“I think that there is nothing more truly artistic than to love people.” Vincent Van Gogh’s words ring true as the lights of Diwali spread love and affection, bringing on the smile on every face.
One more Diwali had come and gone.
It was not yet six, stars were still up there in the sky, and there was a slight chill in the air. Suddenly sleepy eyed cows erupted from some corners of the neighborhood, and converged on the scene, looking balefully at me. Was it my imagination or did I really see an admonition in their eyes?
Why did you create such a ruckus last night? Is this what they were trying to say? Before I could stutter in ineffectual self-defense – ‘I did nothing, just lit some candles, the others did it,’ a couple of mangy little dogs also appeared, looking at me in a petrified manner , probably wondering why the humans were bent on creating such a hullaballoo?
Suddenly someone burst a firecracker. Some over enthusiastic humans had been bursting cracker bombs the whole night, not at all bothered by the plight of the old, the infirm, the dogs and cats. Jumping out of their skins, the mangy dogs suddenly looked mangier, and scampered away from the scene, their tails between their legs.

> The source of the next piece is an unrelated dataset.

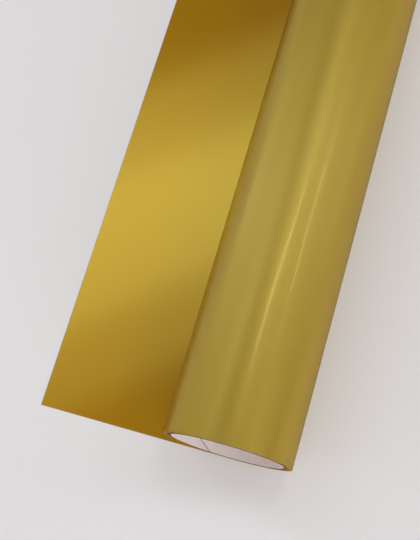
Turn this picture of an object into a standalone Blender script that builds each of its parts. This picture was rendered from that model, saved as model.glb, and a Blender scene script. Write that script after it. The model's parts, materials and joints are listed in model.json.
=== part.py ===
"""A small roll of gold sign vinyl on a paper core, lying down, with its free end drawn out flat to the left.

The vinyl is a web of two layers: the film, with the adhesive coated on its back, and the clear release
liner that the adhesive sits on. It is wound with the film's gold face inwards, so the liner is the outside
of every turn, and the underside of the free end. The free end leaves the roll at the bottom, where the roll
touches the table, and lies along -X.

Frame: +Z is up, +Y runs along the roll's axis, and the origin is the bottom centre of the whole object.
Round pieces are prisms with SIDES flat faces. One face is centred at the bottom, and every radius below is
measured to the middle of a face, so the bottom face lies flat on the table.

What moves: the roll turns inside its outer turn and pays out web, the free web slides away from the roll,
its end lifts off the table, and the film's end peels back from the liner.
"""

import math

import bmesh
import bpy
from mathutils import Vector

MM = 0.001

# The web.
WEB_WIDTH = 610.0 * MM              # sold as 24 inch
FILM_THICKNESS = 0.10 * MM          # face film with its adhesive coating
LINER_THICKNESS = 0.11 * MM         # clear polyester release liner
LAYER_GAP = 0.02 * MM               # between layers that lie on each other

# The core: spirally wound paper.
CORE_BORE = 76.2 * MM               # 3 inch
THIN_PLY = 0.40 * MM                # the white ply that lines the bore, and the outermost ply
BODY_PLY = 0.68 * MM                # the kraft plies between them
BODY_PLIES = 3
PLY_GAP = 0.03 * MM
PLY_LEAD = 160.0 * MM               # along the axis, for one turn of a ply
SEAM_GAP = 0.4 * MM                 # between the edges of one ply's strip, along the axis
SEAM_ANGLE = math.radians(203.0)    # where the innermost seam meets the near end
SEAM_STAGGER = math.radians(144.0)  # from each ply's seam to the next ply's

# The tape that starts the web on the core.
TAPE_THICKNESS = 0.10 * MM
TAPE_FACES = 3
TAPE_MARGIN = 12.0 * MM             # from each end of the tape to the end of the core

# The winding.
SIDES = 36
WOUND_TURNS = 11                    # whole turns that go round with the core
RUNNING_CLEARANCE = 0.15 * MM       # between those turns and the outer turn

# The free end, along -X from the line where it leaves the roll.
FREE_LENGTH = 145.8 * MM
LIFT_LENGTH = 66.0 * MM             # the last stretch of it, which lifts off the table
PEEL_LENGTH = 35.0 * MM             # the last stretch of its film, which peels back
HINGE_GAP = 0.3 * MM                # between two stretches, so that they can move

# Worked out from the sizes above.
HALF_FACE = math.pi / SIDES
FACE_ANGLE = 2.0 * HALF_FACE
WEB_THICKNESS = LINER_THICKNESS + LAYER_GAP + FILM_THICKNESS
WEB_PITCH = WEB_THICKNESS + LAYER_GAP
FILM_OFFSET = LINER_THICKNESS + LAYER_GAP
NEAR_END = -WEB_WIDTH / 2.0
FAR_END = WEB_WIDTH / 2.0
PLIES = [THIN_PLY] + [BODY_PLY] * BODY_PLIES + [THIN_PLY]
CORE_RADIUS = CORE_BORE / 2.0 + sum(PLIES) + PLY_GAP * (len(PLIES) - 1)
TAPE_RADIUS = CORE_RADIUS + PLY_GAP + TAPE_THICKNESS
WOUND_RADIUS = TAPE_RADIUS + PLY_GAP + WEB_THICKNESS + WEB_PITCH * WOUND_TURNS
ROLL_RADIUS = WOUND_RADIUS / math.cos(HALF_FACE) + RUNNING_CLEARANCE + WEB_PITCH + WEB_THICKNESS
AXIS_X = (FREE_LENGTH - ROLL_RADIUS) / 2.0

# Finishes: colour, roughness, metallic.
GOLD_FACE = ("#C9A23C", 0.30, 0.85)
LINER_OVER_GOLD = ("#A98D42", 0.18, 0.25)
WHITE_PAPER = ("#DCD6DC", 0.85, 0.0)
KRAFT_PAPER = ("#9C7B4E", 0.90, 0.0)
TAPE = ("#D8CFB4", 0.45, 0.0)


def clear_scene():
    """Start from nothing, whatever file is open."""
    for item in list(bpy.data.objects):
        bpy.data.objects.remove(item, do_unlink=True)


def linear(channel):
    """One sRGB channel, 0 to 1, as a linear value."""
    if channel <= 0.04045:
        return channel / 12.92
    return ((channel + 0.055) / 1.055) ** 2.4


def make_material(name, finish):
    """A Principled BSDF with the piece's colour, roughness and metallic value."""
    colour, roughness, metallic = finish
    channels = [int(colour[start:start + 2], 16) / 255.0 for start in (1, 3, 5)]
    material = bpy.data.materials.new(name)
    material.use_nodes = True
    shader = material.node_tree.nodes["Principled BSDF"]
    shader.inputs["Base Color"].default_value = [linear(channel) for channel in channels] + [1.0]
    shader.inputs["Roughness"].default_value = roughness
    shader.inputs["Metallic"].default_value = metallic
    return material


def add_joint(name, location, parent=None):
    """An empty on a joint's axis, at a place given from the world's origin."""
    joint = bpy.data.objects.new(name, None)
    joint.empty_display_size = 0.02
    collection.objects.link(joint)
    joint.location = Vector(location)
    if parent is not None:
        joint.parent = parent
        joint.location -= world_place(parent)
    return joint


def world_place(item):
    """Where an empty stands in the world; none of them is turned or scaled."""
    place = item.location.copy()
    if item.parent is not None:
        place += world_place(item.parent)
    return place


def add_sheet(name, bm, thickness, finish, joint):
    """An open surface that faces outwards, given its thickness on the inner side, on a joint's empty."""
    mesh = bpy.data.meshes.new(name)
    bm.to_mesh(mesh)
    bm.free()
    mesh.shade_smooth()
    mesh.set_sharp_from_angle(angle=math.radians(40.0))
    mesh.materials.append(make_material(name, finish))
    piece = bpy.data.objects.new(name, mesh)
    collection.objects.link(piece)
    piece.parent = joint
    wall = piece.modifiers.new("wall", "SOLIDIFY")
    wall.thickness = thickness
    wall.offset = -1.0
    wall.use_even_offset = True
    return piece


def corner(number, radius):
    """Corner of the prism, in X and Z from its axis. Corners 0 and 1 end the bottom face, and 1 is at +X."""
    angle = math.pi - (number - 0.5) * FACE_ANGLE
    reach = radius / math.cos(HALF_FACE)
    return (reach * math.sin(angle), reach * math.cos(angle))


def winding(first, last, radius):
    """Corners of a spiral that starts at the given radius and comes in by one pitch a turn."""
    return [corner(i, radius - WEB_PITCH * (i - first) / SIDES) for i in range(first, last + 1)]


def swept(path, near=NEAR_END, far=FAR_END):
    """The surface that a path in X and Z sweeps along Y. It faces right of the way that the path runs."""
    bm = bmesh.new()
    corners = [bm.verts.new((x, near, z)) for x, z in path]
    edges = [bm.edges.new(pair) for pair in zip(corners, corners[1:])]
    sweep = bmesh.ops.extrude_edge_only(bm, edges=edges)
    moved = [item for item in sweep["geom"] if isinstance(item, bmesh.types.BMVert)]
    bmesh.ops.translate(bm, vec=(0.0, far - near, 0.0), verts=moved)
    return bm


def helical_strip(radius, seam_angle):
    """A strip wound once over the whole core with its edges a seam gap apart, trimmed at both ends."""
    steps = math.ceil((WEB_WIDTH / PLY_LEAD + 2.0) * SIDES)
    first = math.ceil(seam_angle / FACE_ANGLE) - SIDES
    start_angle = math.pi + (first + 0.5) * FACE_ANGLE
    start = NEAR_END + PLY_LEAD * ((start_angle - seam_angle) / (2.0 * math.pi) - 1.0)
    reach = radius / math.cos(HALF_FACE)
    bm = bmesh.new()
    ends = [
        bm.verts.new((reach * math.sin(start_angle), y, reach * math.cos(start_angle)))
        for y in (start, start + PLY_LEAD - SEAM_GAP)
    ]
    edge = bm.edges.new(ends)
    bmesh.ops.spin(
        bm, geom=ends + [edge], axis=(0.0, 1.0, 0.0), cent=(0.0, 0.0, 0.0),
        dvec=(0.0, PLY_LEAD / SIDES, 0.0), angle=steps * FACE_ANGLE, steps=steps,
    )
    for y, outwards in ((NEAR_END, -1.0), (FAR_END, 1.0)):
        bmesh.ops.bisect_plane(
            bm, geom=bm.verts[:] + bm.edges[:] + bm.faces[:],
            plane_co=(0.0, y, 0.0), plane_no=(0.0, outwards, 0.0), clear_outer=True,
        )
    bmesh.ops.reverse_faces(bm, faces=bm.faces[:])
    return bm


def make_core(joint):
    """The plies from the bore outwards, each a strip with its own seam, and the starting tape."""
    names = ["core_inner_ply"]
    names += [f"core_body_ply_{number + 1}" for number in range(BODY_PLIES)]
    names += ["core_outer_ply"]
    finishes = [WHITE_PAPER] + [KRAFT_PAPER] * (BODY_PLIES + 1)
    radius = CORE_BORE / 2.0
    for number, (name, thickness, finish) in enumerate(zip(names, PLIES, finishes)):
        radius += thickness
        strip = helical_strip(radius, SEAM_ANGLE + SEAM_STAGGER * number)
        add_sheet(name, strip, thickness, finish, joint)
        radius += PLY_GAP
    arc = [corner(i, TAPE_RADIUS) for i in range(-TAPE_FACES, 1)]
    tape = swept(arc, NEAR_END + TAPE_MARGIN, FAR_END - TAPE_MARGIN)
    add_sheet("start_tape", tape, TAPE_THICKNESS, TAPE, joint)


def make_wound_web(joint):
    """The turns that go round with the core: one spiral of liner, and one of film inside it."""
    last = SIDES * WOUND_TURNS
    add_sheet("wound_liner", swept(winding(0, last, WOUND_RADIUS)), LINER_THICKNESS, LINER_OVER_GOLD, joint)
    film = swept(winding(0, last, WOUND_RADIUS - FILM_OFFSET))
    add_sheet("wound_film", film, FILM_THICKNESS, GOLD_FACE, joint)


def make_outer_turn(joint):
    """The outer turn, from the line where the free web leaves to one face short of the bottom again."""
    for name, offset, thickness, finish in (
        ("outer_turn_liner", 0.0, LINER_THICKNESS, LINER_OVER_GOLD),
        ("outer_turn_film", FILM_OFFSET, FILM_THICKNESS, GOLD_FACE),
    ):
        radius = ROLL_RADIUS - offset
        path = [(0.0, -radius)] + winding(1, SIDES - 1, radius)
        add_sheet(name, swept(path), thickness, finish, joint)


def add_flat_stretch(name, left, right, is_film, joint):
    """A flat stretch of liner or film, between two places along X from the joint that it hangs on."""
    height = (FILM_OFFSET if is_film else 0.0) - world_place(joint).z
    thickness = FILM_THICKNESS if is_film else LINER_THICKNESS
    finish = GOLD_FACE if is_film else LINER_OVER_GOLD
    add_sheet(name, swept([(left, height), (right, height)]), thickness, finish, joint)


def make_free_web(pull, lift, peel):
    """The flat stretches: the first slides, the second also lifts, and the last of the film also peels."""
    still_length = FREE_LENGTH - LIFT_LENGTH
    for name, is_film in (("free_liner", False), ("free_film", True)):
        add_flat_stretch(name, -still_length, -HINGE_GAP, is_film, pull)
    add_flat_stretch("lift_liner", -LIFT_LENGTH, -HINGE_GAP, False, lift)
    add_flat_stretch("lift_film", PEEL_LENGTH - LIFT_LENGTH, -HINGE_GAP, True, lift)
    add_flat_stretch("peel_film", -PEEL_LENGTH, -HINGE_GAP, True, peel)


def main():
    """Place the joints' empties and hang every piece on its own."""
    roll_axis = (AXIS_X, 0.0, ROLL_RADIUS)
    outer_turn = add_joint("outer_turn_centre", roll_axis)
    roll_turn = add_joint("roll_turn_axis", roll_axis, outer_turn)
    web_pull = add_joint("web_pull_axis", (AXIS_X, 0.0, 0.0), outer_turn)
    lift_x = AXIS_X - FREE_LENGTH + LIFT_LENGTH
    web_lift = add_joint("web_lift_axis", (lift_x, 0.0, WEB_THICKNESS), web_pull)
    peel_x = AXIS_X - FREE_LENGTH + PEEL_LENGTH
    film_peel = add_joint("film_peel_axis", (peel_x, 0.0, WEB_THICKNESS), web_lift)
    make_outer_turn(outer_turn)
    make_core(roll_turn)
    make_wound_web(roll_turn)
    make_free_web(web_pull, web_lift, film_peel)


clear_scene()
collection = bpy.data.collections.new("sign_vinyl_roll")
bpy.context.scene.collection.children.link(collection)
main()
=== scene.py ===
"""The looks of a small roll of gold sign vinyl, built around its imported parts.

The web is two layers, metallised film and clear liner. Each visible sheet of it is a flat grid that is laid
along the web's path: flat along the table, then round the roll in a spiral that comes in by one pitch a turn.
"""

import json
import math

import bpy
import numpy as np
from mathutils import Matrix, Quaternion, Vector


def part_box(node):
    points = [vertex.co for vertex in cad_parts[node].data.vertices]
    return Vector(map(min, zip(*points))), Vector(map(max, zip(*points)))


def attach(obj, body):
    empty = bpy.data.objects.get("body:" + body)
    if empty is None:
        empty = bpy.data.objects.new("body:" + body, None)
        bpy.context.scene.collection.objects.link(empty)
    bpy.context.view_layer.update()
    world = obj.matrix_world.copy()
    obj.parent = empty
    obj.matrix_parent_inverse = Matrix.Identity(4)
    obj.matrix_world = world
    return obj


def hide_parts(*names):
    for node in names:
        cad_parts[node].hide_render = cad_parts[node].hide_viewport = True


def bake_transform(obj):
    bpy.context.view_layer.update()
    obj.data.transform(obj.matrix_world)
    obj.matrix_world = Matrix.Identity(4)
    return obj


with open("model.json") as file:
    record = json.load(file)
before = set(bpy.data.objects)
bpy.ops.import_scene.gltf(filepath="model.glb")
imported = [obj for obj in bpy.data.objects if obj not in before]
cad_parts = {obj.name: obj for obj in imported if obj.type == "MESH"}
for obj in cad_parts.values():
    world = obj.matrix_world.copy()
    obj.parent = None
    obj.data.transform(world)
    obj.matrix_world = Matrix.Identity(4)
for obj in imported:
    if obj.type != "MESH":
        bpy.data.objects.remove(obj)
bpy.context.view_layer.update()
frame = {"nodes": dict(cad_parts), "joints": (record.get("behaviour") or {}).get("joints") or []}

bl_info = {
    "name": "Sign Vinyl Roll",
    "version": (1, 0, 0),
    "blender": (4, 5, 0),
    "location": "3D View > Sidebar > Vinyl Roll",
    "description": "Models a roll of gold sign vinyl on a paper core, and a stage to show it on",
    "category": "Object",
}

MM = 0.001
JOINTS = {joint["name"]: joint for joint in frame["joints"]}
AXIS = Vector(JOINTS["roll_turn"]["pos_m"])
LIFT_X = JOINTS["web_lift"]["pos_m"][0]
PEEL_X = JOINTS["film_peel"]["pos_m"][0]
NEAR_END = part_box("free_liner")[0].y
FAR_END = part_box("free_liner")[1].y
FREE_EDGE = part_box("lift_liner")[0].x
CORE_RADIUS = AXIS.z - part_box("core_outer_ply")[0].z
CAD_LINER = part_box("free_liner")[1].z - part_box("free_liner")[0].z
CAD_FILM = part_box("free_film")[1].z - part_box("free_film")[0].z
CAD_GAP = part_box("free_film")[0].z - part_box("free_liner")[1].z
# The turns that go round with the core start this many turns in, so that they clear the outer turn.
FIRST_WOUND_TURN = 2
CORE_CLEARANCE = 0.2 * MM
OUTER_FACES = (240, 90)
FREE_FACE = 1.5 * MM
FREE_ROWS = 60
# How far the film that peels reaches into the film beside it, so that the joint doesn't open.
PEEL_OVERLAP = 4.0 * MM
PLY_NODES = ("core_inner_ply", "core_body_ply_1", "core_body_ply_2", "core_body_ply_3", "core_outer_ply")


def length(name, description, default):
    """A length property in metres."""
    return bpy.props.FloatProperty(
        name=name, description=description, default=default, min=0.0, precision=5, unit="LENGTH"
    )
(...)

As I walked a little further, I glimpsed the remains of last night’s celebration in front of many apartments. A cow heading towards the debris and sniffing it made me shudder. Before she could gobble something up, her eyes went towards her calf, which was standing some distance away, looking absolutely lost and forlorn. Giving up her plans, she sauntered towards her calf and started licking it all over its small frame. Now there were two of them looking around with a forlorn air, but cocooned in love, nonetheless.

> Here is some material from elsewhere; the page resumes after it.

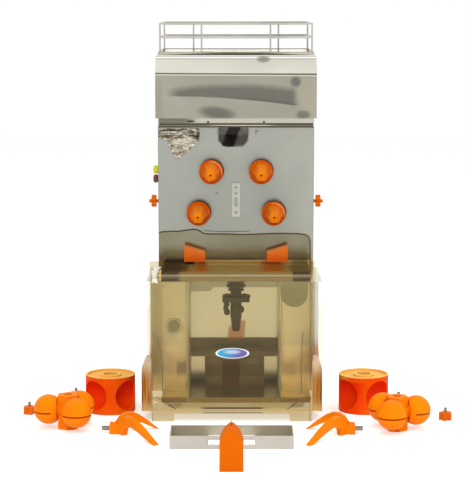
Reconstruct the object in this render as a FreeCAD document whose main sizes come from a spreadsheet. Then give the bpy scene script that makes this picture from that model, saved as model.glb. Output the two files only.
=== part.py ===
"""Automatic orange juicer with its squeezing set laid out in front of it. Millimetres, +Z up, +Y away from the user.
The origin is on the table, in the middle of the whole layout's footprint."""

import FreeCAD, Part
import Sketcher
import math
import os
import re
from FreeCAD import Placement, Rotation, Vector

os.makedirs("parts", exist_ok=True)
doc = FreeCAD.newDocument("orange_juicer")
sheet = doc.addObject("Spreadsheet::Sheet", "Sizes")

# Driving dimensions, one group for each piece or group of pieces
sizes = {
    # sheet metal, clearances and the layout's reach
    "sheet_wall": 2.0, "running_gap": 0.3, "fit_gap": 0.05, "overrun": 5.0, "wedge_reach": 535.0,
    # column
    "column_width": 314.0, "column_depth": 285.0, "column_top": 582.0, "shelf_top": 252.0, "vent_length": 60.0,
    "vent_width": 5.0, "vent_pitch": 14.0, "vent_bottom": 420.0, "inlet_width": 48.0, "inlet_height": 28.0,
    "inlet_bottom": 300.0, "inlet_offset": 70.0, "inlet_depth": 30.0,
    # base
    "foot_height": 12.0, "foot_radius": 14.0, "foot_inset": 26.0, "base_rim": 10.0, "base_inset": 7.0,
    "base_reach": 68.0, "core_width": 169.0, "recess_depth": 86.0, "stand_width": 116.0, "stand_setback": 22.0,
    "stand_height": 76.0,
    # front panel and header strip
    "panel_top": 564.0, "header_lap": 8.0, "screw_radius": 2.6, "screw_head": 1.2, "header_screw_offset": 56.0,
    "knife_plate_width": 16.0, "knife_plate_bottom": 382.0, "knife_plate_top": 451.0, "knife_plate_wall": 4.0,
    "knife_hole_radius": 3.0, "knife_hole_pitch": 12.0, "knife_slot_length": 18.0, "knife_hole_inset": 9.0,
    # squeezing shafts, seals and lock knobs
    "gear_module": 2.5, "upper_teeth": 40.0, "lower_teeth": 30.0, "pinion_teeth": 25.0, "lower_half_span": 75.6,
    "upper_shaft_height": 474.0, "shaft_radius": 8.0, "stud_length": 52.0, "seal_radius": 21.0, "seal_length": 14.0,
    "seal_bore_gap": 1.0, "knob_flange_radius": 24.0, "knob_flange": 10.0, "knob_length": 74.0,
    "knob_root_radius": 22.0, "knob_tip_radius": 11.5, "knob_tip_hole": 2.2, "knob_hole_depth": 9.0,
    # gear case and drive
    "plate_wall": 8.0, "gear_width": 20.0, "gear_gap": 6.0, "bearing_radius": 16.0, "case_inset": 27.0,
    "case_bottom": 318.0, "pillar_radius": 6.0, "pillar_inset": 12.0, "pinion_angle": 45.0, "backlash": 0.3,
    "pinion_shaft_radius": 7.0, "gearbox_radius": 42.0, "gearbox_length": 50.0, "gearbox_bore_depth": 20.0,
    "motor_radius": 38.0, "motor_length": 118.0, "switch_width": 60.0, "switch_depth": 60.0, "switch_height": 70.0,
    "switch_setback": 5.0,
    # hood, feeder and chute
    "hood_proud": 4.0, "hood_overhang": 22.0, "hood_top": 705.0, "hood_lip": 10.0, "hood_slope_height": 33.0,
    "hood_slope_depth": 30.0, "chute_half_width": 32.0, "chute_corner": 20.0, "chute_floor": 523.0,
    "chute_shift": -5.5, "chute_length": 118.0, "chute_rise": 14.0, "drop_radius": 30.0, "drop_distance": 72.0,
    "drop_ring_length": 42.0, "wheel_radius": 112.0, "tub_gap": 4.0, "tub_floor": 640.0, "wheel_hub_radius": 22.0,
    "wheel_height": 46.0, "wheel_blade": 6.0, "wheel_lift": 4.0, "wheel_shaft_radius": 5.0,
    "wheel_shaft_length": 34.0, "feed_motor_radius": 24.0, "feed_motor_length": 40.0,
    # fruit tray and wire basket
    "tray_inset": 4.0, "tray_rim": 8.0, "rail_radius": 2.1, "post_radius": 1.8, "rail_rise": 64.0,
    "rail_drop": 27.0, "rail_corner": 14.0, "rail_setback": 5.0, "rail_depth": 246.0, "rail_inset": 8.0,
    "front_post_offset": 69.0, "back_post_offset": 91.0,
    # controls and side knobs
    "button_radius": 7.5, "button_length": 14.0, "button_proud": 5.0, "button_travel": 3.0, "button_depth": 90.0,
    "start_height": 469.0, "stop_height": 450.0, "star_height": 408.0, "star_depth": 50.0, "star_radius": 8.5,
    "star_lobe_radius": 4.2, "star_thickness": 10.0, "star_stud_radius": 3.5, "star_standoff": 6.0,
    "star_stud_length": 22.0, "star_boss_radius": 7.0, "star_pin_length": 5.0,
    # juice trough and tap
    "trough_inset": 9.0, "trough_depth": 94.0, "trough_bottom": 264.0, "trough_top": 284.0,
    "tap_forward": 70.0, "tap_radius": 11.0, "tap_drop": 62.0, "tap_nut_radius": 15.0, "tap_nut_height": 12.0,
    "tap_spout_length": 42.0, "tap_spout_tip": 6.0, "tap_pivot_drop": 36.0, "tap_pivot_radius": 3.5,
    "tap_pivot_depth": 4.0, "lever_half_width": 27.0, "lever_arm": 5.0, "lever_depth": 8.0, "lever_length": 34.0,
    "tap_bore_radius": 3.5,
    # peel deflectors
    "deflector_offset": 62.0, "deflector_width": 42.0, "deflector_bottom": 296.0, "deflector_outer_height": 29.0,
    "deflector_inner_height": 16.0, "deflector_length": 44.0, "deflector_wall": 4.0,
    # peel bins
    "bin_width": 90.0, "bin_length": 196.0, "bin_height": 226.0, "bin_proud": 3.5, "bin_corner": 13.0,
    "bin_left_pull": 9.0, "bin_right_pull": 0.8, "finger_hole_radius": 14.0,
    "finger_hole_height": 157.0, "finger_grip_in": 33.0, "finger_notch_radius": 28.0,
    "finger_notch_drop": 24.0,
    # front cover
    "cover_shift": -8.0, "cover_depth": 167.0, "cover_height": 291.0,
    "cover_wall": 3.0, "cover_back_gap": 6.0, "cover_flare": 11.5, "arch_inset": 43.7,
    "arch_height": 15.0, "ledge_height": 22.0, "ledge_inset": 48.7, "ledge_depth": 100.0,
    # press drums on the table
    "drum_radius": 49.6, "drum_length": 74.0, "drum_counterbore": 14.0, "counterbore_depth": 14.0,
    "cup_radius": 30.0, "drum_recess_outer": 45.0, "drum_recess_inner": 21.0, "drum_recess_depth": 4.0,
    "ball_radius": 28.5, "ball_height": 37.0, "ball_cut": 21.0, "ball_neck_radius": 14.0, "ball_slot": 3.0,
    "ball_slot_drop": 3.0, "ball_slot_start": 40.0, "hub_lobe": 19.0, "hub_side": 18.0, "hub_length": 66.0,
    # knife wedge
    "wedge_width": 42.0, "wedge_depth": 50.0, "wedge_height": 77.0, "blade_wall": 1.6, "blade_height": 26.0,
    "blade_proud": 2.0, "blade_inset": 6.0,
    # juice strainer tray
    "strainer_width": 228.0, "strainer_depth": 80.0, "strainer_height": 25.0, "strainer_hole_radius": 2.6,
    "strainer_pitch": 14.0, "strainer_grip_width": 88.0, "strainer_grip_height": 9.0, "strainer_reach": 382.0,
    # peel ejector forks
    "fork_block_length": 26.0, "fork_block_width": 24.0, "fork_block_height": 19.0, "fork_arm_wall": 11.0,
    "fork_long": 122.0, "fork_short": 84.0, "fork_arch": 38.0, "fork_long_turn": 50.0, "fork_short_turn": 26.0,
    "fork_stud_radius": 4.5, "fork_stud_length": 15.0, "fork_stud_sink": 8.0,
    # loose knobs
    "loose_radius": 9.0, "loose_height": 15.0, "loose_lobe_radius": 4.0, "loose_stud_radius": 3.0,
    "loose_stud_length": 9.0,
}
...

Now it was the turn of the rag pickers to make their appearance – a tiny boy and a girl. Armed with a stick and a sack, the boy, bending over a pile of rubbish, was poking at yesterday’s remains, while his tiny sister hopped next to him.
“Arrey yeh dekh!” He exclaimed, scrambling to his feet and heading towards his sister with an unlit annar and a packet of phooljharis, which the owners had forgotten to light yesterday night. The smiles on the faces of the brother-sister duo, were so sparkling that they could have illumined an entire colony. Their eyes fell on me, and they first smiled a trifle sheepishly and then openly.
“Namaste aunty,” the boy said and the girl smiled a shy smile, her eyes refusing to leave the booty in her tiny, grimy hands. Then putting their hands around each other’s waists, the two walked on towards the next building, in search of more treasures, which would lend some sparkle to their dismal lives.
On Diwali eve, as I was rambling outside my house, I had seen Nazneen talking to the elderly lady who stayed all alone in her house after her son had shifted to the States. Nazneen, the pretty girl with the most beautiful smile, had just occupied a flat on the third floor in our building. “I think that there is nothing more truly artistic than to love people.” Seeing the girl and the old woman together, I was reminded of this Vincent Van Gogh quote. I looked at her as she kept some diyas on her wall, the woman blessed her endlessly, her gnarled hand not leaving her head.
“Aunty, making these diyas is my hobby, so I thought of getting some for you,” she said, smiling, and putting some more lit diyas on her barren wall.
“Bas aap aisey hi dua kertey rahiyega,” [Keep blessing me like this], she said, with a smile. I felt that if Nazneen smiled some more, the old, and lonely woman wouldn’t need any diyas.
“Actually, my son was supposed to come home for Diwali, but he did not get any leave ….” The old lady’s voice trailed off with a wistful yearning.
“Hum hain na,” Nazneen said, smiling again, dispelling the drabness of the surroundings, like a magician, which I was convinced, she really was.
“Diwali Mubarak ho aapko, I will come again,” she said, waving to her and smiling expansively in my direction.